▸ **Task requirements**
Set down each entry from the block beneath, exactly as written.

——————

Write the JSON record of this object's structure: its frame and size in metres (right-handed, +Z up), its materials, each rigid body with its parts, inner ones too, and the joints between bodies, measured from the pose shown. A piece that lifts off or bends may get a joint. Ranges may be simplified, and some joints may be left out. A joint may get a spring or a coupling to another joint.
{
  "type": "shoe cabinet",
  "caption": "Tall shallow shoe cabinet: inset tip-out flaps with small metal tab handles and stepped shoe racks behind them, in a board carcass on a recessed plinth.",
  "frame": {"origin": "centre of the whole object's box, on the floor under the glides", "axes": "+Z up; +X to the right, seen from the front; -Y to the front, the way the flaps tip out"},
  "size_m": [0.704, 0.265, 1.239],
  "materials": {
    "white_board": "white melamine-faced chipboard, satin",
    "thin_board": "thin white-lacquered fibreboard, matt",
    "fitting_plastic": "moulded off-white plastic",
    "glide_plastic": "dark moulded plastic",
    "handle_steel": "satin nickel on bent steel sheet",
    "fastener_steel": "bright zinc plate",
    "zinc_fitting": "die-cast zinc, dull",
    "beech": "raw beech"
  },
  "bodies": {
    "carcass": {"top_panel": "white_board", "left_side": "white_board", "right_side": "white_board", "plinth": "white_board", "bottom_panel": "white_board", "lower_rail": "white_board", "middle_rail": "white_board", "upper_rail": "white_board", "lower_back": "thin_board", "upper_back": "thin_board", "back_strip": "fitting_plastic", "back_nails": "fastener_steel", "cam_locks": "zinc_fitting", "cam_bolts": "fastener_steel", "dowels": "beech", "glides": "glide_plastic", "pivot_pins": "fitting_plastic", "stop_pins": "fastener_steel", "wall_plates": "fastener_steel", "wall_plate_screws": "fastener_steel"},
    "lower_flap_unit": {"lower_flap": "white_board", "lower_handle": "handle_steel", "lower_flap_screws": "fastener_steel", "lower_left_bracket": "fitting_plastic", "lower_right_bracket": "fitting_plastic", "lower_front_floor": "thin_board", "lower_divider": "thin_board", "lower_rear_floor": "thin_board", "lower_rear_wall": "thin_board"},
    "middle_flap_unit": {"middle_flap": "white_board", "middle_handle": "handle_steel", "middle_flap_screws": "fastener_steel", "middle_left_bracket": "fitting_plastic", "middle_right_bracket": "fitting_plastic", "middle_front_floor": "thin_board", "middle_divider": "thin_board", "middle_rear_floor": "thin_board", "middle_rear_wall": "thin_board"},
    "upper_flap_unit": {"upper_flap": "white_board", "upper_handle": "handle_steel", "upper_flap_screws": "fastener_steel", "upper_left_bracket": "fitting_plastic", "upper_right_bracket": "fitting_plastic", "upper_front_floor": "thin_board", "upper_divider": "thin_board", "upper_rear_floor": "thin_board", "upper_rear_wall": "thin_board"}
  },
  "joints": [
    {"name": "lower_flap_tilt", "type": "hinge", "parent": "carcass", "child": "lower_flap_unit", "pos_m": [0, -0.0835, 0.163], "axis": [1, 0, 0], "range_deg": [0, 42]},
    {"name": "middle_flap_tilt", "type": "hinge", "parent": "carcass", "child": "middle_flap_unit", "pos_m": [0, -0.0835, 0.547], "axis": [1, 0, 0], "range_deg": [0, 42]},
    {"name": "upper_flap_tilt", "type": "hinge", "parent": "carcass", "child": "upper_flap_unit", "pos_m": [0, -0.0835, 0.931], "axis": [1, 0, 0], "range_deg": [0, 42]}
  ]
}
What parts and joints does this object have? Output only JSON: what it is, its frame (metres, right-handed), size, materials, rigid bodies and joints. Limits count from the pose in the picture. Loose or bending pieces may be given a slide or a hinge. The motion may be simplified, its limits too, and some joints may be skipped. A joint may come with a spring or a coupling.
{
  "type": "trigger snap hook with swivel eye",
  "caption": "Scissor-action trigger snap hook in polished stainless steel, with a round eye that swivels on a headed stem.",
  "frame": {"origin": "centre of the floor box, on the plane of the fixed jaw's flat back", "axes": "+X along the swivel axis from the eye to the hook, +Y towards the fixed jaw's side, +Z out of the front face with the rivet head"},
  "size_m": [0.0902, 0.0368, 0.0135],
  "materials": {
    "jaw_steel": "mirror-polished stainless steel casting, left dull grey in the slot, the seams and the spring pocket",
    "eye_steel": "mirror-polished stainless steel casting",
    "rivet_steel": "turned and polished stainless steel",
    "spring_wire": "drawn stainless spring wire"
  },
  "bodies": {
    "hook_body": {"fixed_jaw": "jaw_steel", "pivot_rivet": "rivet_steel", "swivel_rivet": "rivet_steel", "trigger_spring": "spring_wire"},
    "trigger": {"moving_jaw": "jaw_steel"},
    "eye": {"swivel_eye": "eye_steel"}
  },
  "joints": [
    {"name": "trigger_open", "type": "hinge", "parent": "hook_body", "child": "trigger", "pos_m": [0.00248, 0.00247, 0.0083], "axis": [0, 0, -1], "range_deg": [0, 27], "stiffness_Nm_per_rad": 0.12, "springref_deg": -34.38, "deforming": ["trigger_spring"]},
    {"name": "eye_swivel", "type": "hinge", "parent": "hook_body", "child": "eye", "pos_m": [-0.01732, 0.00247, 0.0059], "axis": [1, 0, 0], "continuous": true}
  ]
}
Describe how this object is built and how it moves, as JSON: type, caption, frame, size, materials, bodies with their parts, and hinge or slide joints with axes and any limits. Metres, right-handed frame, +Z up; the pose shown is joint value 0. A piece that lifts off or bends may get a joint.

——————

▸ **Answer to the exercise**
Write the JSON record of this object's structure: its frame and size in metres (right-handed, +Z up), its materials, each rigid body with its parts, inner ones too, and the joints between bodies, measured from the pose shown. A piece that lifts off or bends may get a joint. Ranges may be simplified, and some joints may be left out. A joint may get a spring or a coupling to another joint.
{
  "type": "shoe cabinet",
  "caption": "Tall shallow shoe cabinet: inset tip-out flaps with small metal tab handles and stepped shoe racks behind them, in a board carcass on a recessed plinth.",
  "frame": {"origin": "centre of the whole object's box, on the floor under the glides", "axes": "+Z up; +X to the right, seen from the front; -Y to the front, the way the flaps tip out"},
  "size_m": [0.704, 0.265, 1.239],
  "materials": {
    "white_board": "white melamine-faced chipboard, satin",
    "thin_board": "thin white-lacquered fibreboard, matt",
    "fitting_plastic": "moulded off-white plastic",
    "glide_plastic": "dark moulded plastic",
    "handle_steel": "satin nickel on bent steel sheet",
    "fastener_steel": "bright zinc plate",
    "zinc_fitting": "die-cast zinc, dull",
    "beech": "raw beech"
  },
  "bodies": {
    "carcass": {"top_panel": "white_board", "left_side": "white_board", "right_side": "white_board", "plinth": "white_board", "bottom_panel": "white_board", "lower_rail": "white_board", "middle_rail": "white_board", "upper_rail": "white_board", "lower_back": "thin_board", "upper_back": "thin_board", "back_strip": "fitting_plastic", "back_nails": "fastener_steel", "cam_locks": "zinc_fitting", "cam_bolts": "fastener_steel", "dowels": "beech", "glides": "glide_plastic", "pivot_pins": "fitting_plastic", "stop_pins": "fastener_steel", "wall_plates": "fastener_steel", "wall_plate_screws": "fastener_steel"},
    "lower_flap_unit": {"lower_flap": "white_board", "lower_handle": "handle_steel", "lower_flap_screws": "fastener_steel", "lower_left_bracket": "fitting_plastic", "lower_right_bracket": "fitting_plastic", "lower_front_floor": "thin_board", "lower_divider": "thin_board", "lower_rear_floor": "thin_board", "lower_rear_wall": "thin_board"},
    "middle_flap_unit": {"middle_flap": "white_board", "middle_handle": "handle_steel", "middle_flap_screws": "fastener_steel", "middle_left_bracket": "fitting_plastic", "middle_right_bracket": "fitting_plastic", "middle_front_floor": "thin_board", "middle_divider": "thin_board", "middle_rear_floor": "thin_board", "middle_rear_wall": "thin_board"},
    "upper_flap_unit": {"upper_flap": "white_board", "upper_handle": "handle_steel", "upper_flap_screws": "fastener_steel", "upper_left_bracket": "fitting_plastic", "upper_right_bracket": "fitting_plastic", "upper_front_floor": "thin_board", "upper_divider": "thin_board", "upper_rear_floor": "thin_board", "upper_rear_wall": "thin_board"}
  },
  "joints": [
    {"name": "lower_flap_tilt", "type": "hinge", "parent": "carcass", "child": "lower_flap_unit", "pos_m": [0, -0.0835, 0.163], "axis": [1, 0, 0], "range_deg": [0, 42]},
    {"name": "middle_flap_tilt", "type": "hinge", "parent": "carcass", "child": "middle_flap_unit", "pos_m": [0, -0.0835, 0.547], "axis": [1, 0, 0], "range_deg": [0, 42]},
    {"name": "upper_flap_tilt", "type": "hinge", "parent": "carcass", "child": "upper_flap_unit", "pos_m": [0, -0.0835, 0.931], "axis": [1, 0, 0], "range_deg": [0, 42]}
  ]
}
What parts and joints does this object have? Output only JSON: what it is, its frame (metres, right-handed), size, materials, rigid bodies and joints. Limits count from the pose in the picture. Loose or bending pieces may be given a slide or a hinge. The motion may be simplified, its limits too, and some joints may be skipped. A joint may come with a spring or a coupling.
{
  "type": "trigger snap hook with swivel eye",
  "caption": "Scissor-action trigger snap hook in polished stainless steel, with a round eye that swivels on a headed stem.",
  "frame": {"origin": "centre of the floor box, on the plane of the fixed jaw's flat back", "axes": "+X along the swivel axis from the eye to the hook, +Y towards the fixed jaw's side, +Z out of the front face with the rivet head"},
  "size_m": [0.0902, 0.0368, 0.0135],
  "materials": {
    "jaw_steel": "mirror-polished stainless steel casting, left dull grey in the slot, the seams and the spring pocket",
    "eye_steel": "mirror-polished stainless steel casting",
    "rivet_steel": "turned and polished stainless steel",
    "spring_wire": "drawn stainless spring wire"
  },
  "bodies": {
    "hook_body": {"fixed_jaw": "jaw_steel", "pivot_rivet": "rivet_steel", "swivel_rivet": "rivet_steel", "trigger_spring": "spring_wire"},
    "trigger": {"moving_jaw": "jaw_steel"},
    "eye": {"swivel_eye": "eye_steel"}
  },
  "joints": [
    {"name": "trigger_open", "type": "hinge", "parent": "hook_body", "child": "trigger", "pos_m": [0.00248, 0.00247, 0.0083], "axis": [0, 0, -1], "range_deg": [0, 27], "stiffness_Nm_per_rad": 0.12, "springref_deg": -34.38, "deforming": ["trigger_spring"]},
    {"name": "eye_swivel", "type": "hinge", "parent": "hook_body", "child": "eye", "pos_m": [-0.01732, 0.00247, 0.0059], "axis": [1, 0, 0], "continuous": true}
  ]
}
Describe how this object is built and how it moves, as JSON: type, caption, frame, size, materials, bodies with their parts, and hinge or slide joints with axes and any limits. Metres, right-handed frame, +Z up; the pose shown is joint value 0. A piece that lifts off or bends may get a joint.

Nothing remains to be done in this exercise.